Plantar fasciitis is a likely culprit. But before you self-treat, get a proper diagnosis.

Angel asks: I have arch pain after I run for 30 minutes. I have several pairs of shoes that I rotate, and I’m good about replacing them. Do you know what could be causing this?

The foot is an amazing structure. It absorbs some of the shock with each foot strike with rarely a peep. But when it hurts, you really notice.

The foot has 26 bones and many more joint-surface contacts or articulations. Every joint has to be moving properly through each of these articulations for the foot to function pain-free. The bones form an arch that helps with shock absorption and keeps the foot aligned it softens with pronation (rolling in) and tightens with supination (rolling out).

The plantar fascia completes the tension-compression structure of the arch. It keeps the arch from falling flat. It hooks to the toes in a way that tightens the fascia and the arch as the toes bend in the toe-off stage of running or walking.
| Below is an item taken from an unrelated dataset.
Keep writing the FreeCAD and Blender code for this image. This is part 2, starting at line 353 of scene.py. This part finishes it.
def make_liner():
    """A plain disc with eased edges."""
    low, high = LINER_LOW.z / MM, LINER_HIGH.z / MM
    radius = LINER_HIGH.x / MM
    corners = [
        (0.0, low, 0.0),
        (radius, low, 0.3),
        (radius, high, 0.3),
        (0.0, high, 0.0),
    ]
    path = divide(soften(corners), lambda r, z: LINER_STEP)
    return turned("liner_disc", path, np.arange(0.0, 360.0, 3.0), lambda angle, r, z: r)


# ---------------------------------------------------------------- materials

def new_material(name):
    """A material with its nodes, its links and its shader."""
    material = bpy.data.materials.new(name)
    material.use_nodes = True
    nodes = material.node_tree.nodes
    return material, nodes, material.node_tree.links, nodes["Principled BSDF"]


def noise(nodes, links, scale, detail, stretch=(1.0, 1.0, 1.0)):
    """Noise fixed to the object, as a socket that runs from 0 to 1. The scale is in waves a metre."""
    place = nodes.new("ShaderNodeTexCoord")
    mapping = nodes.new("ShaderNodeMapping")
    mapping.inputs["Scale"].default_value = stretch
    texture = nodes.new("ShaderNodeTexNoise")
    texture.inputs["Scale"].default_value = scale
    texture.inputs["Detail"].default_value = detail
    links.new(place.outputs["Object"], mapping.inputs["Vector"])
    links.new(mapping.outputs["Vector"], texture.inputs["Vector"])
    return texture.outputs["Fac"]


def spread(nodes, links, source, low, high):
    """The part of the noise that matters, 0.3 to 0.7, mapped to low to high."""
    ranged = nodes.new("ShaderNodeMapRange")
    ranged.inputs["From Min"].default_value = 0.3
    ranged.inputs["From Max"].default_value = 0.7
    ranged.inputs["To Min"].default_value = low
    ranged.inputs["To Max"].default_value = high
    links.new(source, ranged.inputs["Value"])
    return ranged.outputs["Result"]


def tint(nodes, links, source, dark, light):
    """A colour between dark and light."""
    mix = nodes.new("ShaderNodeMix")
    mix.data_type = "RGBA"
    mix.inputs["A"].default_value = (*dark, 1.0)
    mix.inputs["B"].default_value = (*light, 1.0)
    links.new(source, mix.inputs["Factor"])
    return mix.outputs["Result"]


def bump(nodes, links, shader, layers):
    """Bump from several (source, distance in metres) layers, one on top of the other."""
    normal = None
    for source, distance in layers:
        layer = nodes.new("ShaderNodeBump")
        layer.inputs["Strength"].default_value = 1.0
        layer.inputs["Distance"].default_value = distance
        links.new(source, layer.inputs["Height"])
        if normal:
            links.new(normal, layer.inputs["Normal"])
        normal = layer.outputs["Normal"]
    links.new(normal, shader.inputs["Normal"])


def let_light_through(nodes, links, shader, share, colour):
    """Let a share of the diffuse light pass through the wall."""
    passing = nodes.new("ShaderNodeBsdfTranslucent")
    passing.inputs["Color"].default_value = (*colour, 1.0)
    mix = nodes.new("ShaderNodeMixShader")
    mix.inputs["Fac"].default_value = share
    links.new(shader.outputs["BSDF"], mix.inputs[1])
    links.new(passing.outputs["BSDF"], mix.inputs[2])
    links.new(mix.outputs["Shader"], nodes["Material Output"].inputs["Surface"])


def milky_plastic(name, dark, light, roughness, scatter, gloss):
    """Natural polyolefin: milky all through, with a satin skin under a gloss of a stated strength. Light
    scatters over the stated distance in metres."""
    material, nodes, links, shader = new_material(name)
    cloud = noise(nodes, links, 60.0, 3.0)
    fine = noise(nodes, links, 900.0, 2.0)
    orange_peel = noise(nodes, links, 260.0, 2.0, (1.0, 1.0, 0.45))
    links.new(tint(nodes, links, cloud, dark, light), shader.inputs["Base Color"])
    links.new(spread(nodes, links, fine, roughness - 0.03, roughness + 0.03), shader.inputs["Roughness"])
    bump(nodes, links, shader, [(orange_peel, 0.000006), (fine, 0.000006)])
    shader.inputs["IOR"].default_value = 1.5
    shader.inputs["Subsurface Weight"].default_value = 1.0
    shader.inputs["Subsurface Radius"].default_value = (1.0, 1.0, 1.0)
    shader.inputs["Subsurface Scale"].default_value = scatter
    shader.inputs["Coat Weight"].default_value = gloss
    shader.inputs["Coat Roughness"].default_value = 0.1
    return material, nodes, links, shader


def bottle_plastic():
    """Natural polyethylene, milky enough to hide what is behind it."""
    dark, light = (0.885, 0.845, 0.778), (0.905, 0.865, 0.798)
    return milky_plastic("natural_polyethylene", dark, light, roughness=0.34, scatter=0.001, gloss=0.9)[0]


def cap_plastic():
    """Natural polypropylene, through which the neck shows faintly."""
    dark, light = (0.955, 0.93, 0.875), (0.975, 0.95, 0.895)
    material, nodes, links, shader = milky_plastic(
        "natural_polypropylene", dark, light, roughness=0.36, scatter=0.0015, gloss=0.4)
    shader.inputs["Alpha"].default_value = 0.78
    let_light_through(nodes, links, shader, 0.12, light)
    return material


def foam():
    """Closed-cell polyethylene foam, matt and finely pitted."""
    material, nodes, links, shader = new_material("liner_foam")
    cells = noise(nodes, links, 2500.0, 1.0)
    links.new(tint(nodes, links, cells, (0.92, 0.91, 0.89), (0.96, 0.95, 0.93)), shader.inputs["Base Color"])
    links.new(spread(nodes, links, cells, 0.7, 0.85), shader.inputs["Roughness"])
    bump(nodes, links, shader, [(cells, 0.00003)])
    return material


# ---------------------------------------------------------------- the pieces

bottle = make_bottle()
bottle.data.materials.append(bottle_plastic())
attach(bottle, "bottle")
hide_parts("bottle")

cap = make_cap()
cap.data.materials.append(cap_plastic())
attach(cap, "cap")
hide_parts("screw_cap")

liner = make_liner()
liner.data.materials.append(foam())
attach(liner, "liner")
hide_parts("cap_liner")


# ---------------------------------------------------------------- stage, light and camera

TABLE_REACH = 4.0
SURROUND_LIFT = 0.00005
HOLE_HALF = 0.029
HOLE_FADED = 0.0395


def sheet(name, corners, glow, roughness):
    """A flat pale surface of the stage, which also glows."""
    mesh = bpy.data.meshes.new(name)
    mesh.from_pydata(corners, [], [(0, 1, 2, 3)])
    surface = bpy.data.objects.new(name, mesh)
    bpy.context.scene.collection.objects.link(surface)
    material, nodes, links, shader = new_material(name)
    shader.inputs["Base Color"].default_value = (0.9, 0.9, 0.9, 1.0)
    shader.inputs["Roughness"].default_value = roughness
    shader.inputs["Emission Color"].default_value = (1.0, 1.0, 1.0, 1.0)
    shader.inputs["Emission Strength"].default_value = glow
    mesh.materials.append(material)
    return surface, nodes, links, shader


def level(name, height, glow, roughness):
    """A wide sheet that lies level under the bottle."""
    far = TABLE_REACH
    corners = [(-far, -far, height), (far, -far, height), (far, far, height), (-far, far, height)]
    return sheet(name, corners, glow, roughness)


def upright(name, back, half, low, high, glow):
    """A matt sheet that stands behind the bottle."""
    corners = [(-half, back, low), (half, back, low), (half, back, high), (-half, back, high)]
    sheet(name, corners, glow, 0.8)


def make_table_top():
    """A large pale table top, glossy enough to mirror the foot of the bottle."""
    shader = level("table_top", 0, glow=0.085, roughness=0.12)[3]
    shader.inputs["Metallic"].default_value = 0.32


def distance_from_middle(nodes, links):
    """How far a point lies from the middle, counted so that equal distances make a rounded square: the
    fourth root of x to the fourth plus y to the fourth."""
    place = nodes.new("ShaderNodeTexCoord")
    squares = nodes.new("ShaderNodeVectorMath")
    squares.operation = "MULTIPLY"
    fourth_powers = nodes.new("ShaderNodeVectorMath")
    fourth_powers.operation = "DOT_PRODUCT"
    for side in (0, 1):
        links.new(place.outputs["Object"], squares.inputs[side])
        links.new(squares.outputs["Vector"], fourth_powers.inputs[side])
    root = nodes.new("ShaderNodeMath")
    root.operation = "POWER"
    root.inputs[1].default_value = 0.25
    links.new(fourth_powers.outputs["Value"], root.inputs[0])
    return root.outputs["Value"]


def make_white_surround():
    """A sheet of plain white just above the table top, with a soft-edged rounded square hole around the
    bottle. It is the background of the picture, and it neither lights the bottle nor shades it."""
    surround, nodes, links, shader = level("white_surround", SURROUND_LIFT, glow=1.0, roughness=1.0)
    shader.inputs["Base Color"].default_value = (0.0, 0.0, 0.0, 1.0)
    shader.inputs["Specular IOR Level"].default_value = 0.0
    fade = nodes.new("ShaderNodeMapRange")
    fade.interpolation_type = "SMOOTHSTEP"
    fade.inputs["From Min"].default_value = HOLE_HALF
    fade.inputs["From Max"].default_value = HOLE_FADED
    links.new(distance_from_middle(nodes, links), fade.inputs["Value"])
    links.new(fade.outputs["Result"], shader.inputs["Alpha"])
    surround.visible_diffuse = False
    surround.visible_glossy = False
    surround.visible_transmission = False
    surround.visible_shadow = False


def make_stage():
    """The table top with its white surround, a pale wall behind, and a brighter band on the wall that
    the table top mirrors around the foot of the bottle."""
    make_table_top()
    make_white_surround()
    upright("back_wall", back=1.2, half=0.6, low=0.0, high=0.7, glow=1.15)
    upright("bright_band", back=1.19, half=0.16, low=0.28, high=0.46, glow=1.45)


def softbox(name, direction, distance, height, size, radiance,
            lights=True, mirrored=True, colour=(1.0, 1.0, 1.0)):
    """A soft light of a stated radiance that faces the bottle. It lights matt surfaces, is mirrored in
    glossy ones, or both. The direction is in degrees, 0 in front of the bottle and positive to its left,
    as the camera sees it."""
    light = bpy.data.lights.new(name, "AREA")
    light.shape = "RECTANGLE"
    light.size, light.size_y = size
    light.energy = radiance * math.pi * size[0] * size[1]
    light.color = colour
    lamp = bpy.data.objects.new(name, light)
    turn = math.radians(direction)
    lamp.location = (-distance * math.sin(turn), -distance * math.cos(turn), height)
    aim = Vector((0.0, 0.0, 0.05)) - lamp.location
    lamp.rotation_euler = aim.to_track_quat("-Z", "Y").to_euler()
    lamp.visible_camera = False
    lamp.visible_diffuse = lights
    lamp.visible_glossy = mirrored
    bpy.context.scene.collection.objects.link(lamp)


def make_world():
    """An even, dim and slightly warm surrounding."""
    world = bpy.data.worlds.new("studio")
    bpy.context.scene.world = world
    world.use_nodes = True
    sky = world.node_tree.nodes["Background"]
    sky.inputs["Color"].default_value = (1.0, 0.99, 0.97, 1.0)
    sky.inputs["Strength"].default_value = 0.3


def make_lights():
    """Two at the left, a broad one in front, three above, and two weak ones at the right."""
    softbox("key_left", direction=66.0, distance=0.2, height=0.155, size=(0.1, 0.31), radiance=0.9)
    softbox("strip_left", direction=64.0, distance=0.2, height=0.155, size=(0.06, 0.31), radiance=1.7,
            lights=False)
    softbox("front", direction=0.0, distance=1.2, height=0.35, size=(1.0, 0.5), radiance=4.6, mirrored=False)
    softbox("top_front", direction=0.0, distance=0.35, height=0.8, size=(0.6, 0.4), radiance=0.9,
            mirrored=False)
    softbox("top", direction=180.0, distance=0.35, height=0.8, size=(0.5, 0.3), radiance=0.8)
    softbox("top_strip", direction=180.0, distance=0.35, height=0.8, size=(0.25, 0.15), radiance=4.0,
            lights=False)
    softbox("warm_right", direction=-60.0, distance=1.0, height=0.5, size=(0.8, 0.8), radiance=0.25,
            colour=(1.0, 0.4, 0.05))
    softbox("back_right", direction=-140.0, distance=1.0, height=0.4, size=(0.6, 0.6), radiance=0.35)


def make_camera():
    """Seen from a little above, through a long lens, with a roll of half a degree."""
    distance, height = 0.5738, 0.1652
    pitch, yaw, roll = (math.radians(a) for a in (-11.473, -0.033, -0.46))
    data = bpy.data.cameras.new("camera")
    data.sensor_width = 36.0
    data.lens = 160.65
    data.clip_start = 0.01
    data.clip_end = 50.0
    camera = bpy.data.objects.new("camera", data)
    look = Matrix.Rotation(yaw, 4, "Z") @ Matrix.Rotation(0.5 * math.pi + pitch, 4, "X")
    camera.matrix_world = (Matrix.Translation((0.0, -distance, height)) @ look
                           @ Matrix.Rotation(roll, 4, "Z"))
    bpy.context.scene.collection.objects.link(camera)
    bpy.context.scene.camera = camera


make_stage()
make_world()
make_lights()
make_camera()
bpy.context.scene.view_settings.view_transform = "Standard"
Two things can happen in the arch: The fascia can overstretch – like a spring – and not return to normal length, which can result in injury (usually plantar fasciitis). Or the bone articulations can be injured or shifted, which changes the normal motion of the foot and arch. Both can result in pain, and neither will heal well until the foot is moving normally through the phases of running or walking.

Without knowing more about your pain and your training, it is difficult to guess the cause. It could be related to your choice of footwear, it could be an over-stretch injury, it could be a loss of normal motion in the foot articulations, or it could be the result of a mechanical dysfunction that’s rooted higher up, like in your knee or pelvis.

I would suggest you see someone who is familiar with running and the kinetic chain problems of the back, pelvis, and lower extremities. It may be a simple fix – manual therapy may help. Or it may require more in-depth imaging and other interventions to fix the problem. You may want to find a non-surgical provider, either in physical therapy or primary-care sports medicine for your initial evaluation.